Friday, March 25, 2011

Eggs!!

So I did an informative presentation on eggs yesterday for my Speech class. Here are a few quick, cool facts!




In Macedonian local lore, if you share a birthday or even birth month with a dying relative, your days are also numbered. Cheating death can be achieved by sharing the yolk of an egg with this relative while standing on opposite sides of a stream.

In Mergentheim, Germany, if someone falls gravely ill, that person must tie a white thread around an egg and throw it into a fire. If the shell turns black, death is near.

In Morocco, a woman who has a very young son and is preparing to give birth again must keep an egg close to her during labor. After delivery, the egg is given to the older brother to ensure that the siblings will like each other. If the egg is eaten by someone other than the brother, the newborn baby will grow up to hate the mother.

Across Europe, eggs have been used to tell fortunes. This is usually done by piercing the shell and catching drops of the falling egg white in a glass of water. The shapes formed by the white are interpreted by an unmarried woman who is looking for clues to her future husband’s profession. A ship means a sailor, ect.

In rural Russia, eggs can help you become friends with supernatural forces. The house sprite, or spirit, sometimes takes the form of a snake. If a snake is seen around the house, it is good to offer some egg pancakes to it. If the gift is accepted, you have the loyalty of the sprite. If not, your house will burn down.

Occasionally, hens lay eggs with imperfect shells or eggs without shells at all. In England, such eggs are traditionally called “wind eggs” because it is believed that the hen had been impregnated by the wind instead of the rooster.

In parts of Hungary, if a black hen lays a soft-shelled egg, it is destroyed upon discovery, because it signifies terrible omens: The earth is softening beneath a member of the family, which is a metaphor of impending death.
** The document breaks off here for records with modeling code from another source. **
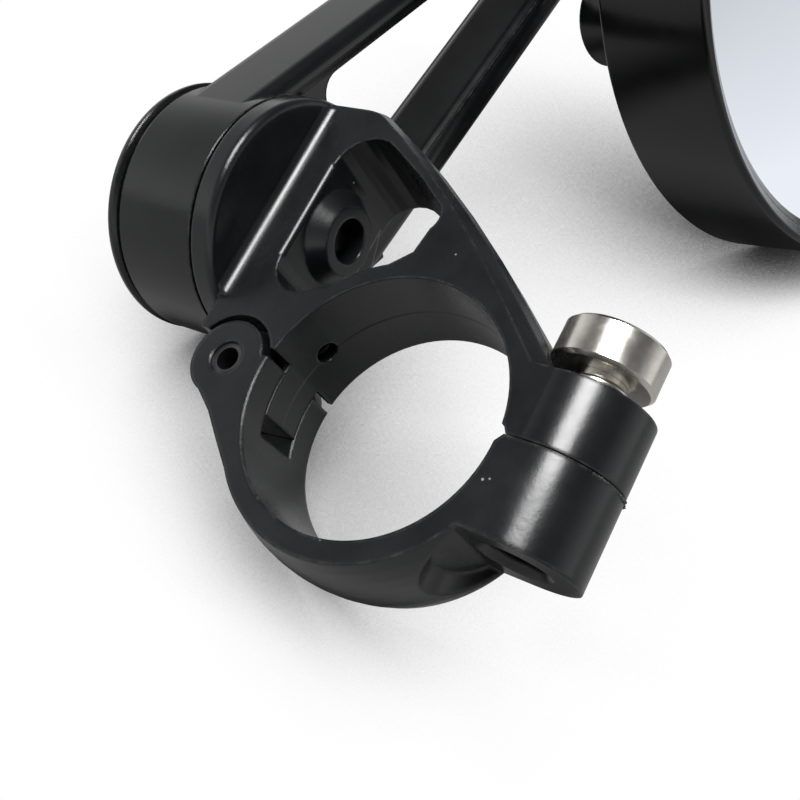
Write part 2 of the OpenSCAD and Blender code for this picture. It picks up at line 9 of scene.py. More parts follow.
import bmesh
import bpy
from mathutils import Matrix, Vector


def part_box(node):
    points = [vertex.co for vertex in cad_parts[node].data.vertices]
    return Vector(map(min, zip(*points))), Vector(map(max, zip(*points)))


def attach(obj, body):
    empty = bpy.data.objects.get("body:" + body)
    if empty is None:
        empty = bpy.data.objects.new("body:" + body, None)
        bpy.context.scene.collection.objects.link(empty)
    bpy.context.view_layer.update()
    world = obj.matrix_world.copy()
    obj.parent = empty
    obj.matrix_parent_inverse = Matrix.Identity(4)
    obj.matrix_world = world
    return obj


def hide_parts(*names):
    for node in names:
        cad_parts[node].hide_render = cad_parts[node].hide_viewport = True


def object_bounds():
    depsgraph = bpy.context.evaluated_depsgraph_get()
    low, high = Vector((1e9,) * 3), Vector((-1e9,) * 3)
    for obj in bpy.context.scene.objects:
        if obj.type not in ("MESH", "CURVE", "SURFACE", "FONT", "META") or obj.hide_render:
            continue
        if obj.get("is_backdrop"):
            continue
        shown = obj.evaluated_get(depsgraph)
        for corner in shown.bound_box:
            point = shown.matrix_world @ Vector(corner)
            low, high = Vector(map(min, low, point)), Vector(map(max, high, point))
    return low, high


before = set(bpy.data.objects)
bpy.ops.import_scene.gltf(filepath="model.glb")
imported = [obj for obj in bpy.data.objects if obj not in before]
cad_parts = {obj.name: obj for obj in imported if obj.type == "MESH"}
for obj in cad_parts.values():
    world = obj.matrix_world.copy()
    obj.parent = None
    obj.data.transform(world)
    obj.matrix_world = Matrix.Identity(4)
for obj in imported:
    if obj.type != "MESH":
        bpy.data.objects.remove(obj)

LOG = logging.getLogger("bar_end_mirror")
MM = 0.001
Colour = tuple[float, float, float, float]


class Sub(enum.Enum):
    """Bodies of the frame that the new pieces ride on."""

    JAW = "jaw"
    SCREW = "screw"


@dataclass(frozen=True)
class Layer:
    """Noise on object coordinates.

    Attributes:
        scale: cells a metre.
        detail: octaves.
        rough: weight of the finer octaves.
    """

    scale: float
    detail: float = 3.0
    rough: float = 0.5


@dataclass(frozen=True)
class Span:
    """A stretch of values, and what its two ends become.

    Attributes:
        low: start of the stretch.
        high: end of the stretch.
        out_low: a number or a socket, what low becomes.
        out_high: a number or a socket, what high becomes.
    """

    low: float
    high: float
    out_low: object = 0.0
    out_high: object = 1.0


class Nodes:
    """A node tree, built a node at a time."""

    MIX_INPUTS: ClassVar[tuple[int, ...]] = (0, 6, 7)
    MIX_OUTPUT: ClassVar[int] = 2

    def __init__(self, tree: bpy.types.NodeTree) -> None:
        """Empties the tree.

        Args:
            tree: the tree that takes the nodes.
        """
        self.tree = tree
        self.tree.nodes.clear()

    def fill(self, target: bpy.types.NodeSocket, value: object) -> None:
        """Sets an input, or joins a socket to it.

        Args:
            target: the input.
            value: a value or an output socket.
        """
        if isinstance(value, bpy.types.NodeSocket):
            self.tree.links.new(value, target)
        else:
            target.default_value = value

    def add(self, kind: str, **sockets: object) -> bpy.types.Node:
        """Adds a node and fills its sockets.

        Args:
            kind: the node's type without its ShaderNode prefix.
            **sockets: values or output sockets, by input name with underscores for blanks.

        Returns:
            The new node.
        """
        node = self.tree.nodes.new("ShaderNode" + kind)
        for key, value in sockets.items():
            self.fill(node.inputs[key.replace("_", " ")], value)
        return node

    def ramp(self, value: bpy.types.NodeSocket, span: Span) -> bpy.types.NodeSocket:
        """Maps a stretch of a value on to another, clamped.

        Args:
            value: what is mapped.
            span: the stretch and what it becomes.

        Returns:
            The mapped value.
        """
        node = self.add("MapRange", Value=value, From_Min=span.low, From_Max=span.high,
                        To_Min=span.out_low, To_Max=span.out_high)
        return node.outputs["Result"]

    def pick(self, switch: bpy.types.NodeSocket, otherwise: object,
             when: object) -> bpy.types.NodeSocket:
        """Chooses a level by a switch.

        Args:
            switch: an output that is 0 or 1.
            otherwise: the level at 0, a number or a socket.
            when: the level at 1, a number or a socket.

        Returns:
            The chosen level.
        """
        return self.ramp(switch, Span(0.0, 1.0, otherwise, when))

    def math(self, kind: str, *values: object) -> bpy.types.NodeSocket:
        """Adds a Math node.

        Args:
            kind: its operation.
            *values: numbers or sockets.

        Returns:
            The result.
        """
        node = self.add("Math")
        node.operation = kind
        for target, value in zip(node.inputs, values):
            self.fill(target, value)
        return node.outputs[0]

    def measure(self, kind: str, *vectors: object) -> bpy.types.NodeSocket:
        """Adds a Vector Math node whose result is a number.

        Args:
            kind: its operation.
            *vectors: vectors or sockets.

        Returns:
            The result.
        """
        node = self.add("VectorMath")
        node.operation = kind
        for target, value in zip(node.inputs, vectors):
            self.fill(target, value)
        return node.outputs["Value"]

    def mix(self, share: object, first: object, second: object) -> bpy.types.NodeSocket:
        """Mixes two colours.

        Args:
            share: how much of the second shows.
            first: a colour or a socket.
            second: a colour or a socket.

        Returns:
            The mixed colour.
        """
        node = self.add("Mix")
        node.data_type = "RGBA"
        for index, value in zip(self.MIX_INPUTS, (share, first, second)):
            self.fill(node.inputs[index], value)
        return node.outputs[self.MIX_OUTPUT]


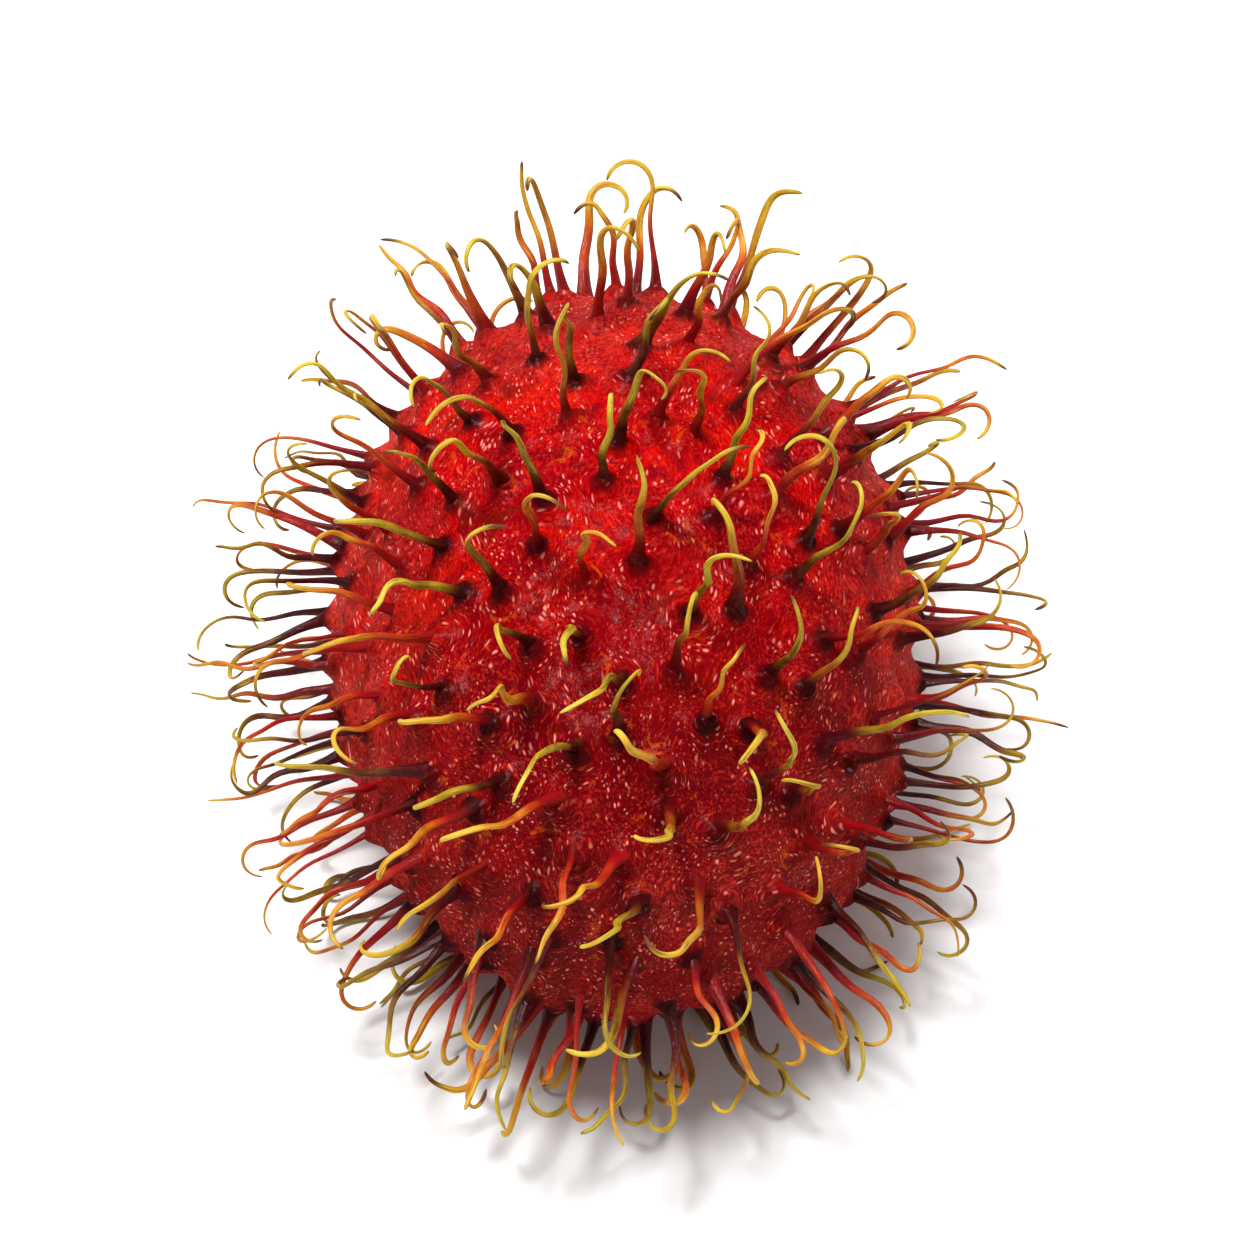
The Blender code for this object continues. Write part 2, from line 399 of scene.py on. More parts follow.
def soften(piece):
    """Smooths a piece by one subdivision."""
    smoothing = piece.modifiers.new("soft", "SUBSURF")
    smoothing.levels = 1
    smoothing.render_levels = 1


def smooth_share(value, start, end):
    """0 before start, 1 after end, and a smooth step between. Start may be the larger one."""
    t = np.clip((value - start) / (end - start), 0, 1)
    return t * t * (3 - 2 * t)


class Finish:
    """A material's node tree, with short ways to add to it."""

    def __init__(self, name):
        self.material = bpy.data.materials.new(name)
        self.material.use_nodes = True
        self.tree = self.material.node_tree
        self.shader = self.tree.nodes["Principled BSDF"]

    def add(self, kind, settings=None, **inputs):
        """A node, with its settings and its inputs given as numbers or as other nodes' outputs."""
        node = self.tree.nodes.new(kind)
        for name, value in (settings or {}).items():
            setattr(node, name, value)
        for name, value in inputs.items():
            self.feed(node, name.replace("_", " "), value)
        return node

    def feed(self, node, name, value):
        """Gives a node's input, by its name or its number, a value or another node's output."""
        socket = node.inputs[int(name)] if name.isdigit() else node.inputs[name]
        if isinstance(value, bpy.types.NodeSocket):
            self.tree.links.new(value, socket)
        else:
            socket.default_value = value

    def value(self, attribute):
        """A number that the mesh keeps."""
        return self.add("ShaderNodeAttribute", {"attribute_name": attribute}).outputs["Fac"]

    def vector(self, attribute):
        """A point that the mesh keeps."""
        return self.add("ShaderNodeAttribute", {"attribute_name": attribute}).outputs["Vector"]

    def noise(self, where, size, detail=2.0, rough=0.5, warp=0.0):
        """A noise whose blotches are about this size."""
        node = self.add("ShaderNodeTexNoise", Vector=where, Scale=1 / size, Detail=detail, Roughness=rough)
        node.inputs["Distortion"].default_value = warp
        return node.outputs["Fac"]

    def cells(self, where, size):
        """A pattern of cells of about this size."""
        return self.add("ShaderNodeTexVoronoi", Vector=where, Scale=1 / size)

    def spread(self, value, low, high, to_low=0.0, to_high=1.0):
        """A value brought from one range to another, and held there."""
        settings = {"clamp": True, "interpolation_type": "SMOOTHSTEP"}
        node = self.add("ShaderNodeMapRange", settings, Value=value)
        for name, number in zip(("From Min", "From Max", "To Min", "To Max"), (low, high, to_low, to_high)):
            node.inputs[name].default_value = number
        return node.outputs["Result"]

    def reckon(self, operation, first, second):
        """Two values put together by a Math node."""
        node = self.add("ShaderNodeMath", {"operation": operation})
        self.feed(node, "0", first)
        self.feed(node, "1", second)
        return node.outputs["Value"]

    def times(self, first, second):
        """The product of two values."""
        return self.reckon("MULTIPLY", first, second)

    def plus(self, first, second):
        """The sum of two values."""
        return self.reckon("ADD", first, second)

    def minus(self, first, second):
        """The first value less the second."""
        return self.reckon("SUBTRACT", first, second)

    def mix(self, share, first, second):
        """One colour over another."""
        node = self.add("ShaderNodeMix", {"data_type": "RGBA"})
        self.feed(node, "0", share)
        self.feed(node, "6", first)
        self.feed(node, "7", second)
        return node.outputs[2]

    def ramp(self, value, stops):
        """A colour ramp with these (place, colour) stops."""
        node = self.add("ShaderNodeValToRGB", Fac=value)
        ramp = node.color_ramp
        while len(ramp.elements) < len(stops):
            ramp.elements.new(0.5)
        for element, (at, shade) in zip(ramp.elements, stops):
            element.position = at
            element.color = shade
        return node.outputs["Color"]

    def bump(self, height, rise, onto=None):
        """Raises the surface by up to this much, on top of another bump if one is given."""
        node = self.add("ShaderNodeBump", Height=height, Distance=rise, Strength=1.0)
        if onto is not None:
            self.feed(node, "Normal", onto)
        return node.outputs["Normal"]

    def set(self, **values):
        """Sets the shader's own sockets."""
        for name, value in values.items():
            self.feed(self.shader, name.replace("_", " "), value)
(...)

Many cultures consider unusual eggs – misshapen, empty, yolkless, shell-less, or ones with the yolk and white mixed – to be laid by the rooster instead of the hen.

In 1474, legal proceedings were brought against a rooster accused of laying an egg for purposes of practicing witchcraft. The rooster was convicted as a sorcerer in the form of a bird and burned at the stake with his egg.

If you are stressed out at work, beset by bad luck, or missing a deceased relative, there is hope. In Jamaican culture, if you sneak into a church yard at night and offer an egg to the deceased, along with rice and rum, the ghost will accept the food and offer to help you and give you good luck.

The average chicken egg weighs about two ounces, or sixty grams.

Don’t know if an egg is good or bad? Drop it in water. If it sinks, it’s still fresh. If it floats, it is old and should not be eaten.

To avoid a situation faced by Ramona Quimby when she smashed a raw egg on her head, spin the egg on end. If it wobbles, it is raw. If it spins easily and smoothly, it is hard-boiled and is safe to crack on your head.

The color of the eggshell does not relate to its nutritional value.  Red hens usually lay brown eggs, and white hens lay white eggs.

One hen can lay about 250 eggs in one year.

Older hens tend to lay larger eggs, but double-yolked eggs are produced by younger hens whose egg-laying cycles are not quite in sync yet.

The world’s largest chicken egg was laid in China in 2009. It was 6.3 centimeters wide, 9.2 centimeters long, and weighed 201 grams, being a little more than three times heavier than the average chicken egg at 60 grams. 

The ostrich egg is the largest (in reference to mass/volume) example of a single biological cell. The longest single is the nerve cell in giant squid and other huge sea animals. 

Eggs are the only naturally edible source of vitamin D.

Eggs are good for your eyes, hair, nails, liver, brain, nerves, and heart. 

Eggs make a great facial mask and shampoo.